Trump juga meninjau berbagai model proyek konstruksi ambisius bernilai miliaran dolar milik kerajaan, yang merupakan bagian dari program Vision 2030 Saudi untuk mendiversifikasi ekonomi dan mengurangi ketergantungan pada minyak.
Program Vision 2030 mencakup proyek-proyek raksasa seperti NEOM, sebuah kota futuristik yang luasnya lima kali lipat Pulau Bali. Meskipun demikian, sektor minyak masih menyumbang sebagian besar pendapatan pemerintah Saudi.
Tantangan Perdamaian Saudi-Israel dan Agenda Trump Selanjutnya
Ketiadaan kunjungan Trump ke Israel dalam lawatan ini menimbulkan pertanyaan tentang prioritas kebijakan luar negeri AS terhadap negara tersebut. Trump dikabarkan masih berupaya menekan Perdana Menteri Israel Benjamin Netanyahu untuk menyetujui kesepakatan gencatan senjata baru dalam konflik Gaza. Resolusi konflik di Gaza dianggap krusial untuk mewujudkan ambisi Trump dalam mendamaikan Israel dengan negara-negara Arab.

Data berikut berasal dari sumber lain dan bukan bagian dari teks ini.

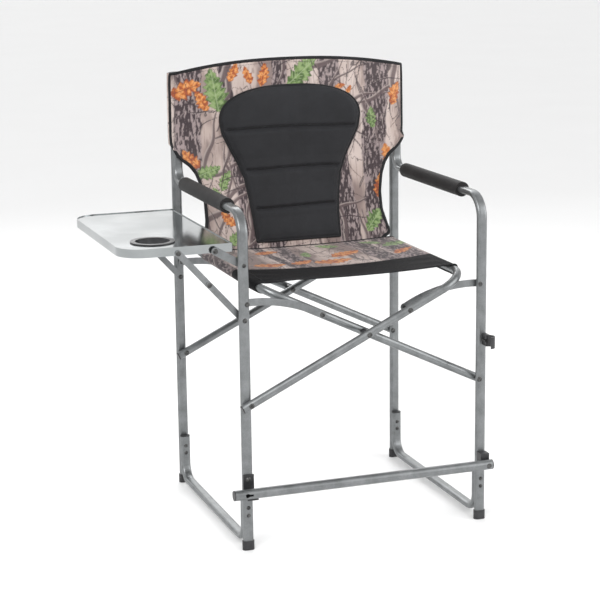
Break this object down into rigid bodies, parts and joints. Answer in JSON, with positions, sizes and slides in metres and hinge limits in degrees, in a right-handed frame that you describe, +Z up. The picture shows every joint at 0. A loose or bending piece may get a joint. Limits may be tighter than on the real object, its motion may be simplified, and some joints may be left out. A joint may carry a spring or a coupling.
{
  "type": "director chair",
  "caption": "Tall folding director's chair with sling seat and padded back, foam arms, swing-up footrest bar and a drop-leaf side tray with a cup holder.",
  "frame": {"origin": "on the floor, under the middle of the whole footprint, tray and footrest included", "axes": "+X towards the viewer's right (the tray is on the -X side), -Y the front of the seat, +Z up"},
  "size_m": [0.8914, 0.6346, 1.1],
  "materials": {
    "frame_steel": "silver-grey metallic powder coat",
    "rivet_steel": "zinc-plated steel",
    "tray_metal": "polished sheet",
    "black_plastic": "moulded, satin",
    "foam": "closed-cell foam sleeve",
    "camo_fabric": "printed woven polyester, leaf and bark camouflage",
    "black_fabric": "woven polyester, quilted"
  },
  "bodies": {
    "left_frame": {"left_front_tube": "frame_steel", "left_rear_post": "frame_steel", "left_skid": "frame_steel", "left_foot_caps": "black_plastic", "left_skid_plugs": "black_plastic", "left_skid_rivets": "rivet_steel", "left_arm_foam": "foam", "left_arm_rivet": "rivet_steel", "left_post_cap": "black_plastic", "left_pivot_rivets": "rivet_steel", "left_link_pins": "rivet_steel", "tray_brackets": "frame_steel", "bracket_rivets": "rivet_steel", "tray_hinge_pins": "rivet_steel", "stay_leg_pins": "rivet_steel", "stay_spacers": "rivet_steel", "footrest_saddle": "black_plastic", "saddle_bolt": "rivet_steel", "back_panel": "camo_fabric", "back_pad": "black_fabric"},
    "right_frame": {"right_front_tube": "frame_steel", "right_rear_post": "frame_steel", "right_skid": "frame_steel", "right_foot_caps": "black_plastic", "right_skid_plugs": "black_plastic", "right_skid_rivets": "rivet_steel", "right_arm_foam": "foam", "right_arm_rivet": "rivet_steel", "right_post_cap": "black_plastic", "right_pivot_rivets": "rivet_steel", "right_link_pins": "rivet_steel", "footrest_bracket": "black_plastic", "footrest_bolt": "rivet_steel", "storage_clip": "black_plastic", "clip_screw": "rivet_steel"},
    "scissor_a": {"scissor_a_tube": "frame_steel", "scissor_a_plugs": "black_plastic", "scissor_a_pins": "rivet_steel", "crossing_rivets": "rivet_steel", "crossing_spacers": "black_plastic", "seat_panel": "camo_fabric"},
    "scissor_b": {"scissor_b_tube": "frame_steel", "scissor_b_plugs": "black_plastic", "scissor_b_pins": "rivet_steel"},
    "left_link": {"left_links": "frame_steel", "left_link_rivets": "rivet_steel"},
    "right_link": {"right_links": "frame_steel", "right_link_rivets": "rivet_steel"},
    "footrest": {"footrest_bar": "frame_steel", "footrest_plugs": "black_plastic"},
    "tray": {"tray_pan": "tray_metal", "cup_ring": "black_plastic", "stay_tray_pins": "rivet_steel"},
    "lower_stay": {"tray_lower_stays": "frame_steel", "stay_knee_rivets": "rivet_steel"},
    "upper_stay": {"tray_upper_stays": "frame_steel"}
  },
  "joints": [
    {"name": "fold", "type": "hinge", "parent": "left_frame", "child": "scissor_a", "pos_m": [-0.16375, 0.0142, 0.355], "axis": [0, -1, 0], "range_deg": [0, 46], "deforming": ["seat_panel", "back_panel", "back_pad"]},
    {"name": "crossing", "type": "hinge", "parent": "scissor_a", "child": "scissor_b", "pos_m": [0.12775, 0.0142, 0.49604], "axis": [0, -1, 0], "range_deg": [-92.1, 0.1]},
    {"name": "right_leg_pivot", "type": "hinge", "parent": "scissor_b", "child": "right_frame", "pos_m": [0.41925, 0.0142, 0.355], "axis": [0, -1, 0], "range_deg": [-0.1, 46.1]},
    {"name": "left_link_pivot", "type": "hinge", "parent": "left_frame", "child": "left_link", "pos_m": [-0.16375, 0.0142, 0.5893], "axis": [0, -1, 0], "range_deg": [-0.1, 83.33]},
    {"name": "right_link_pivot", "type": "hinge", "parent": "right_frame", "child": "right_link", "pos_m": [0.41925, 0.0142, 0.5893], "axis": [0, -1, 0], "range_deg": [-83.33, 0.1]},
    {"name": "footrest_swing", "type": "hinge", "parent": "right_frame", "child": "footrest", "pos_m": [0.42525, -0.3018, 0.15], "axis": [0, 1, 0], "range_deg": [0, 90]},
    {"name": "tray_fold", "type": "hinge", "parent": "left_frame", "child": "tray", "pos_m": [-0.23175, 0.0142, 0.715], "axis": [0, -1, 0], "range_deg": [0, 90]},
    {"name": "lower_stay_pivot", "type": "hinge", "parent": "left_frame", "child": "lower_stay", "pos_m": [-0.16975, 0.0142, 0.552], "axis": [0, -1, 0], "range_deg": [-62.15, 0.1]},
    {"name": "upper_stay_pivot", "type": "hinge", "parent": "tray", "child": "upper_stay", "pos_m": [-0.31575, 0.0142, 0.715], "axis": [0, -1, 0], "range_deg": [-26.61, 0.1]}
  ],
  "couplings": [
    {"joint": "crossing", "follows": "fold", "ratio": -2},
    {"joint": "right_leg_pivot", "follows": "fold", "ratio": 1},
    {"joint": "left_link_pivot", "follows": "fold", "ratio": 1.8094},
    {"joint": "right_link_pivot", "follows": "fold", "ratio": -1.8094},
    {"joint": "lower_stay_pivot", "follows": "tray_fold", "ratio": -0.68947},
    {"joint": "upper_stay_pivot", "follows": "tray_fold", "ratio": -0.29455}
  ]
}
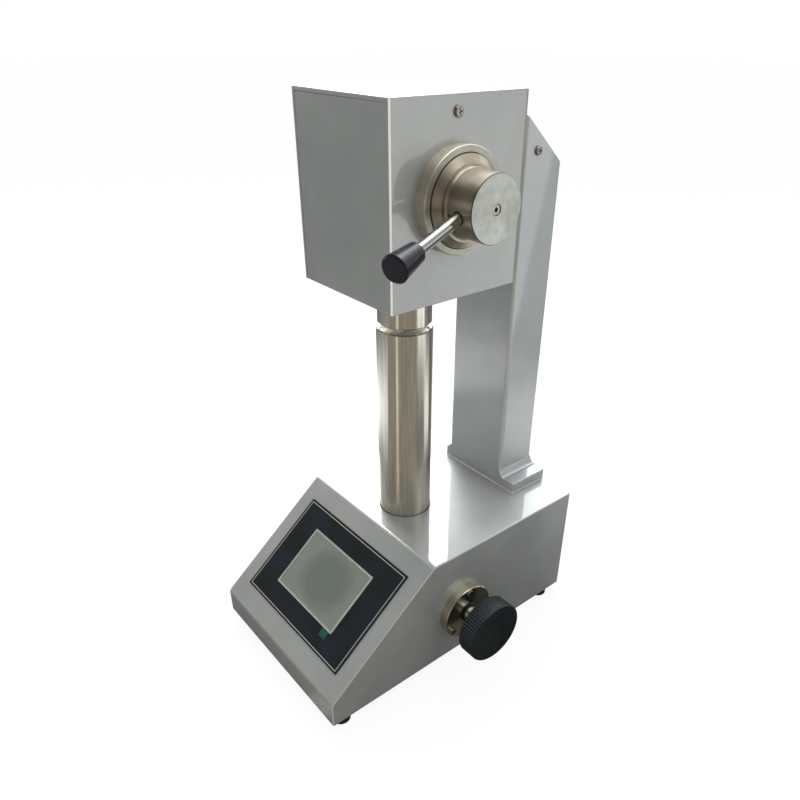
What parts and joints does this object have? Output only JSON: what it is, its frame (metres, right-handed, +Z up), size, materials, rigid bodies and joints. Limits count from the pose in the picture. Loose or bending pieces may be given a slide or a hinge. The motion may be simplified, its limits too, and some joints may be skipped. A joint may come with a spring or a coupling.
{
  "type": "rubber hardness tester",
  "caption": "Bench rubber hardness tester: sloped base with touch screen, rack-lifted stage post, rear column and a head with load lever, drum and indenter.",
  "frame": {"origin": "centre of the bottom plate's underside, between the rubber feet's top faces", "axes": "+Z up along the stage post, -Y to the user at the sloped front, +X to the side of the hand knob and load lever"},
  "size_m": [0.272, 0.3508, 0.5767],
  "materials": {
    "silver_paint": "gloss",
    "zinc_sheet": "satin",
    "turned_steel": "turned",
    "ground_steel": "ground",
    "bright_chrome": "polished",
    "screw_steel": "plain",
    "black_screw": "satin",
    "black_plastic": "matte",
    "black_gloss": "gloss",
    "overlay_black": "satin",
    "bezel_plastic": "satin",
    "screen_glass": "dark",
    "film_green": "film",
    "foot_rubber": "moulded",
    "bush_bronze": "machined",
    "frame_aluminium": "milled",
    "weight_iron": "machined",
    "board_green": "lacquered"
  },
  "bodies": {
    "instrument": {"base_casing": "silver_paint", "bottom_plate": "zinc_sheet", "rubber_feet": "foot_rubber", "casing_screws": "screw_steel", "control_overlay": "overlay_black", "touch_screen_housing": "bezel_plastic", "screen_glass": "screen_glass", "film_pull_tab": "film_green", "controller_board": "board_green", "power_supply": "zinc_sheet", "post_guide_bush": "bush_bronze", "machine_screws": "screw_steel", "shaft_flange": "turned_steel", "flange_screws": "screw_steel", "shaft_bushes": "bush_bronze", "bearing_block": "frame_aluminium", "column_foot": "silver_paint", "column_backing_plate": "frame_aluminium", "column_shell": "silver_paint", "column_welds": "silver_paint", "head_arm": "frame_aluminium", "side_screws": "black_screw", "head_cover": "silver_paint", "head_front_panel": "silver_paint", "head_back_panel": "silver_paint", "head_bottom_plate": "zinc_sheet", "head_frame": "frame_aluminium", "cam_bushes": "bush_bronze", "drum_ring": "turned_steel", "presser_collar": "turned_steel", "presser_foot": "ground_steel", "spindle_bush": "bush_bronze", "displacement_sensor": "frame_aluminium", "sensor_bracket": "frame_aluminium", "rear_panel": "zinc_sheet", "power_inlet": "black_plastic", "switch_housing": "black_plastic"},
    "stage": {"stage_post": "turned_steel", "stage_plate": "ground_steel", "lift_rack": "ground_steel", "rack_screws": "screw_steel"},
    "lift_knob": {"lift_shaft": "ground_steel", "lift_pinion": "ground_steel", "dust_ring": "black_plastic", "knob_hub": "bright_chrome", "hand_knob": "black_plastic"},
    "load_lever": {"load_drum": "turned_steel", "drum_screws": "screw_steel", "cam_shaft": "ground_steel", "spiral_cam": "ground_steel", "lever_rod": "bright_chrome", "lever_grip": "black_gloss"},
    "indenter": {"indenter_tip": "ground_steel", "indenter_spindle": "ground_steel", "load_weight": "weight_iron", "lift_yoke": "frame_aluminium", "follower_pin": "ground_steel", "sensor_core": "ground_steel"},
    "rocker": {"power_rocker": "black_plastic"}
  },
  "joints": [
    {"name": "stage_lift", "type": "slide", "parent": "instrument", "child": "stage", "axis": [0, 0, 1], "range_m": [-0.04, 0]},
    {"name": "knob_turn", "type": "hinge", "parent": "instrument", "child": "lift_knob", "pos_m": [0, 0.0025, 0.059], "axis": [1, 0, 0], "range_deg": [-229.2, 0]},
    {"name": "lever_swing", "type": "hinge", "parent": "instrument", "child": "load_lever", "pos_m": [0, 0.01, 0.4859], "axis": [1, 0, 0], "range_deg": [0, 60]},
    {"name": "indenter_drop", "type": "slide", "parent": "instrument", "child": "indenter", "axis": [0, 0, 1], "range_m": [-0.004, 0]},
    {"name": "rocker_tilt", "type": "hinge", "parent": "instrument", "child": "rocker", "pos_m": [0.002, 0.1734, 0.04], "axis": [0, 0, 1], "range_deg": [-18, 0]}
  ],
  "couplings": [
    {"joint": "knob_turn", "follows": "stage_lift", "rad_per_m": 100},
    {"joint": "indenter_drop", "follows": "lever_swing", "m_per_rad": -0.0038197}
  ]
}
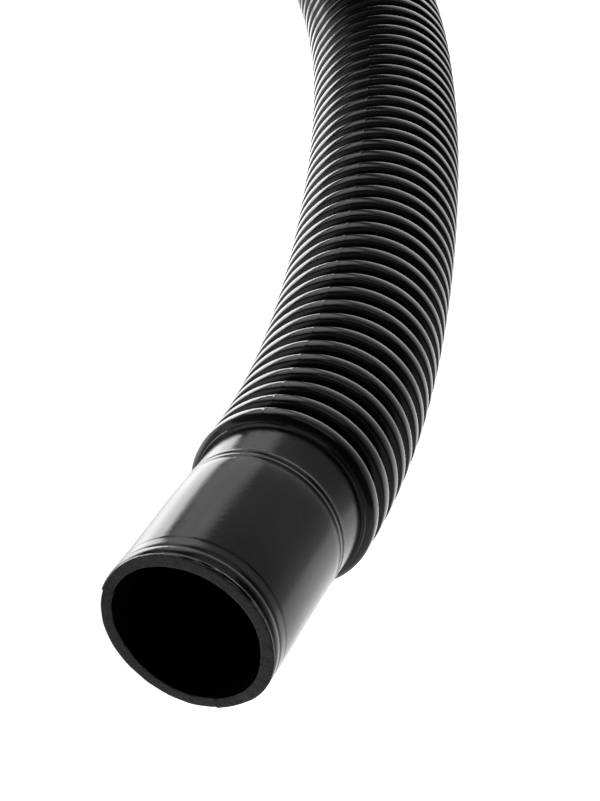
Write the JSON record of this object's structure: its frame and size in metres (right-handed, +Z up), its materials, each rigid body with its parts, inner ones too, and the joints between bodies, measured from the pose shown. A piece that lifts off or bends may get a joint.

Trump menyatakan harapannya agar Arab Saudi segera menormalisasi hubungan diplomatik dengan Israel, mengikuti jejak negara-negara Arab lainnya. Namun, ia mengakui bahwa keputusan tersebut berada di tangan Riyadh. Menurut berbagai sumber, penolakan Netanyahu terhadap pembentukan negara Palestina merupakan faktor utama yang menghambat normalisasi hubungan antara Saudi dan Israel.
Setelah lawatan ke Arab Saudi, Trump dijadwalkan mengunjungi Qatar dan Uni Emirat Arab, dengan fokus utama pada bisnis dan investasi.